# Disc reads as blank but it isn't supposed to..?



## ted-m (Feb 28, 2007)

I burnt a DVD with some files I needed, and now when I put it into my computer the computer reads it as a blank disc, how did this happen and can I fix it?


----------



## dm01 (Oct 10, 2006)

DVD-R or DVD-RW?

Can you read files in Windows Explorer?

You may have just had a bad burn, where no useful data was transferred to the disc.


----------



## ted-m (Feb 28, 2007)

Its DVD-R and the files can't be read in Windows explorer, it shows up as a blank disc (I'm running Vista Ultimate) and in my computer the disc does appear to be nearly full, like there isn't any memory really left to burn anything, so there is something there, but windows doesn't recognize it for some reason, it may be that the disc is dammaged, however there are no scratchmarks on it, no inner rings or outer rings even so I dono what's wrong with it, and also the bad burn thing, can I still retreive data from the disc, I desperately need the disc.


----------



## dm01 (Oct 10, 2006)

Sounds like your disc was either formatted wrongly or the write speed was too high.

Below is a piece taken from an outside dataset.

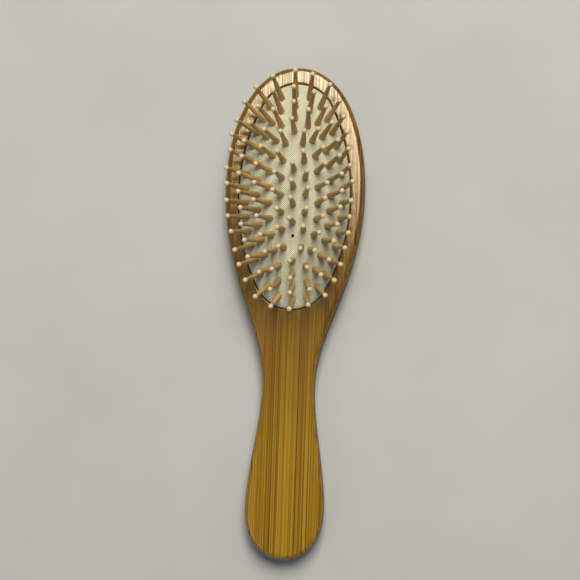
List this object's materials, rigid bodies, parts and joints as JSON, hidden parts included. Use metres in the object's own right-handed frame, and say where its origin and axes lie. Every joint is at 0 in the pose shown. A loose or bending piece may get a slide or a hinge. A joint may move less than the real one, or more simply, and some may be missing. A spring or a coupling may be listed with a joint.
{
  "type": "cushion brush",
  "caption": "Oval cushion grooming brush: one-piece bamboo handle body, cloth-faced air cushion and ball-tipped wooden pins that press in and rock.",
  "frame": {"origin": "middle of the flat back face, under the middle of the brush's length", "axes": "+Y from the handle to the top of the head, +Z out of the back face along the pins, +X to the right seen from the pin side with the head up"},
  "size_m": [0.0632, 0.222, 0.0366],
  "materials": {
    "bamboo": "satin lacquer",
    "rubber": "matte",
    "woven_cloth": "plain weave, rubberised",
    "backing_sheet": "matte felt",
    "pin_wood": "satin"
  },
  "bodies": {
    "root": {"handle_body": "bamboo", "rubber_cushion": "rubber", "cloth_facing": "woven_cloth"},
    "pin_bed": {"pin_backing": "backing_sheet"},
    "pin_row_01_pins": {"pin_row_01": "pin_wood"},
    "pin_row_02_pins": {"pin_row_02": "pin_wood"},
    "pin_row_03_pins": {"pin_row_03": "pin_wood"},
    "pin_row_04_pins": {"pin_row_04": "pin_wood"},
    "pin_row_05_pins": {"pin_row_05": "pin_wood"},
    "pin_row_06_pins": {"pin_row_06": "pin_wood"},
    "pin_row_07_pins": {"pin_row_07": "pin_wood"},
    "pin_row_08_pins": {"pin_row_08": "pin_wood"},
    "pin_row_09_pins": {"pin_row_09": "pin_wood"},
    "pin_row_10_pins": {"pin_row_10": "pin_wood"},
    "pin_row_11_pins": {"pin_row_11": "pin_wood"},
    "pin_row_12_pins": {"pin_row_12": "pin_wood"},
    "pin_row_13_pins": {"pin_row_13": "pin_wood"},
    "pin_row_14_pins": {"pin_row_14": "pin_wood"},
    "pin_row_15_pins": {"pin_row_15": "pin_wood"},
    "pin_row_16_pins": {"pin_row_16": "pin_wood"},
    "pin_row_17_pins": {"pin_row_17": "pin_wood"},
    "pin_row_18_pins": {"pin_row_18": "pin_wood"},
    "pin_row_19_pins": {"pin_row_19": "pin_wood"},
    "pin_row_20_pins": {"pin_row_20": "pin_wood"},
    "pin_row_21_pins": {"pin_row_21": "pin_wood"},
    "pin_row_22_pins": {"pin_row_22": "pin_wood"},
    "pin_row_23_pins": {"pin_row_23": "pin_wood"}
  },
  "joints": [
    {"name": "cushion_press", "type": "slide", "parent": "root", "child": "pin_bed", "axis": [0, 0, 1], "range_m": [-0.003, 0], "stiffness_N_per_m": 2500, "deforming": ["rubber_cushion", "cloth_facing"]},
    {"name": "row_01_rock", "type": "hinge", "parent": "pin_bed", "child": "pin_row_01_pins", "pos_m": [0, 0.0978, 0.0126], "axis": [1, 0, 0], "range_deg": [-8, 8], "stiffness_Nm_per_rad": 0.09, "deforming": ["rubber_cushion", "cloth_facing"]},
    {"name": "row_02_rock", "type": "hinge", "parent": "pin_bed", "child": "pin_row_02_pins", "pos_m": [0, 0.09359, 0.01305], "axis": [1, 0, 0], "range_deg": [-8, 8], "stiffness_Nm_per_rad": 0.09, "deforming": ["rubber_cushion", "cloth_facing"]},
    {"name": "row_03_rock", "type": "hinge", "parent": "pin_bed", "child": "pin_row_03_pins", "pos_m": [0, 0.08938, 0.01395], "axis": [1, 0, 0], "range_deg": [-8, 8], "stiffness_Nm_per_rad": 0.06, "deforming": ["rubber_cushion", "cloth_facing"]},
    {"name": "row_04_rock", "type": "hinge", "parent": "pin_bed", "child": "pin_row_04_pins", "pos_m": [0, 0.08517, 0.01391], "axis": [1, 0, 0], "range_deg": [-8, 8], "stiffness_Nm_per_rad": 0.15, "deforming": ["rubber_cushion", "cloth_facing"]},
    {"name": "row_05_rock", "type": "hinge", "parent": "pin_bed", "child": "pin_row_05_pins", "pos_m": [0, 0.08096, 0.01455], "axis": [1, 0, 0], "range_deg": [-8, 8], "stiffness_Nm_per_rad": 0.15, "deforming": ["rubber_cushion", "cloth_facing"]},
    {"name": "row_06_rock", "type": "hinge", "parent": "pin_bed", "child": "pin_row_06_pins", "pos_m": [0, 0.07675, 0.01577], "axis": [1, 0, 0], "range_deg": [-8, 8], "stiffness_Nm_per_rad": 0.18, "deforming": ["rubber_cushion", "cloth_facing"]},
    {"name": "row_07_rock", "type": "hinge", "parent": "pin_bed", "child": "pin_row_07_pins", "pos_m": [0, 0.07255, 0.01415], "axis": [1, 0, 0], "range_deg": [-8, 8], "stiffness_Nm_per_rad": 0.12, "deforming": ["rubber_cushion", "cloth_facing"]},
    {"name": "row_08_rock", "type": "hinge", "parent": "pin_bed", "child": "pin_row_08_pins", "pos_m": [0, 0.06834, 0.01565], "axis": [1, 0, 0], "range_deg": [-8, 8], "stiffness_Nm_per_rad": 0.18, "deforming": ["rubber_cushion", "cloth_facing"]},
    {"name": "row_09_rock", "type": "hinge", "parent": "pin_bed", "child": "pin_row_09_pins", "pos_m": [0, 0.06413, 0.01636], "axis": [1, 0, 0], "range_deg": [-8, 8], "stiffness_Nm_per_rad": 0.15, "deforming": ["rubber_cushion", "cloth_facing"]},
    {"name": "row_10_rock", "type": "hinge", "parent": "pin_bed", "child": "pin_row_10_pins", "pos_m": [0, 0.05992, 0.01541], "axis": [1, 0, 0], "range_deg": [-8, 8], "stiffness_Nm_per_rad": 0.18, "deforming": ["rubber_cushion", "cloth_facing"]},
    {"name": "row_11_rock", "type": "hinge", "parent": "pin_bed", "child": "pin_row_11_pins", "pos_m": [0, 0.05571, 0.01564], "axis": [1, 0, 0], "range_deg": [-8, 8], "stiffness_Nm_per_rad": 0.15, "deforming": ["rubber_cushion", "cloth_facing"]},
    {"name": "row_12_rock", "type": "hinge", "parent": "pin_bed", "child": "pin_row_12_pins", "pos_m": [0, 0.0515, 0.0166], "axis": [1, 0, 0], "range_deg": [-8, 8], "stiffness_Nm_per_rad": 0.12, "deforming": ["rubber_cushion", "cloth_facing"]},
    {"name": "row_13_rock", "type": "hinge", "parent": "pin_bed", "child": "pin_row_13_pins", "pos_m": [0, 0.04729, 0.01563], "axis": [1, 0, 0], "range_deg": [-8, 8], "stiffness_Nm_per_rad": 0.15, "deforming": ["rubber_cushion", "cloth_facing"]},
    {"name": "row_14_rock", "type": "hinge", "parent": "pin_bed", "child": "pin_row_14_pins", "pos_m": [0, 0.04308, 0.01539], "axis": [1, 0, 0], "range_deg": [-8, 8], "stiffness_Nm_per_rad": 0.18, "deforming": ["rubber_cushion", "cloth_facing"]},
    {"name": "row_15_rock", "type": "hinge", "parent": "pin_bed", "child": "pin_row_15_pins", "pos_m": [0, 0.03887, 0.01632], "axis": [1, 0, 0], "range_deg": [-8, 8], "stiffness_Nm_per_rad": 0.15, "deforming": ["rubber_cushion", "cloth_facing"]},
    {"name": "row_16_rock", "type": "hinge", "parent": "pin_bed", "child": "pin_row_16_pins", "pos_m": [0, 0.03466, 0.01559], "axis": [1, 0, 0], "range_deg": [-8, 8], "stiffness_Nm_per_rad": 0.18, "deforming": ["rubber_cushion", "cloth_facing"]},
    {"name": "row_17_rock", "type": "hinge", "parent": "pin_bed", "child": "pin_row_17_pins", "pos_m": [0, 0.03045, 0.01408], "axis": [1, 0, 0], "range_deg": [-8, 8], "stiffness_Nm_per_rad": 0.12, "deforming": ["rubber_cushion", "cloth_facing"]},
    {"name": "row_18_rock", "type": "hinge", "parent": "pin_bed", "child": "pin_row_18_pins", "pos_m": [0, 0.02625, 0.0157], "axis": [1, 0, 0], "range_deg": [-8, 8], "stiffness_Nm_per_rad": 0.18, "deforming": ["rubber_cushion", "cloth_facing"]},
    {"name": "row_19_rock", "type": "hinge", "parent": "pin_bed", "child": "pin_row_19_pins", "pos_m": [0, 0.02204, 0.01446], "axis": [1, 0, 0], "range_deg": [-8, 8], "stiffness_Nm_per_rad": 0.15, "deforming": ["rubber_cushion", "cloth_facing"]},
    {"name": "row_20_rock", "type": "hinge", "parent": "pin_bed", "child": "pin_row_20_pins", "pos_m": [0, 0.01783, 0.01381], "axis": [1, 0, 0], "range_deg": [-8, 8], "stiffness_Nm_per_rad": 0.15, "deforming": ["rubber_cushion", "cloth_facing"]},
    {"name": "row_21_rock", "type": "hinge", "parent": "pin_bed", "child": "pin_row_21_pins", "pos_m": [0, 0.01362, 0.01383], "axis": [1, 0, 0], "range_deg": [-8, 8], "stiffness_Nm_per_rad": 0.06, "deforming": ["rubber_cushion", "cloth_facing"]},
    {"name": "row_22_rock", "type": "hinge", "parent": "pin_bed", "child": "pin_row_22_pins", "pos_m": [0, 0.00941, 0.01292], "axis": [1, 0, 0], "range_deg": [-8, 8], "stiffness_Nm_per_rad": 0.09, "deforming": ["rubber_cushion", "cloth_facing"]},
    {"name": "row_23_rock", "type": "hinge", "parent": "pin_bed", "child": "pin_row_23_pins", "pos_m": [0, 0.0052, 0.01245], "axis": [1, 0, 0], "range_deg": [-8, 8], "stiffness_Nm_per_rad": 0.09, "deforming": ["rubber_cushion", "cloth_facing"]}
  ]
}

We can try to use Alcohol 52% Free to make an ISO image of the disc. You can download Alcohol 52% Free here: http://www.free-downloads.net/programs/Alcohol_52__Free_Edition

If you can create an ISO image of the disc, that definitely proves there is something on the disc. You can extract the files from the ISO image with WinRAR. WinRAR is a shareware utility available here: http://rarlab.com/ . The file must be in ISO format in order for WinRAR to be able to extract the data.


----------



## ted-m (Feb 28, 2007)

ok so I burnt an ISO with Alchohol, and that worked, then I extracted the files with WinRAR, however the folder is empty, nothing's there... any suggestions?


----------



## ted-m (Feb 28, 2007)

I also tried PowerISO and it said the file is unsupported or invalid


----------



## ted-m (Feb 28, 2007)

so I guess I'm SOL?


----------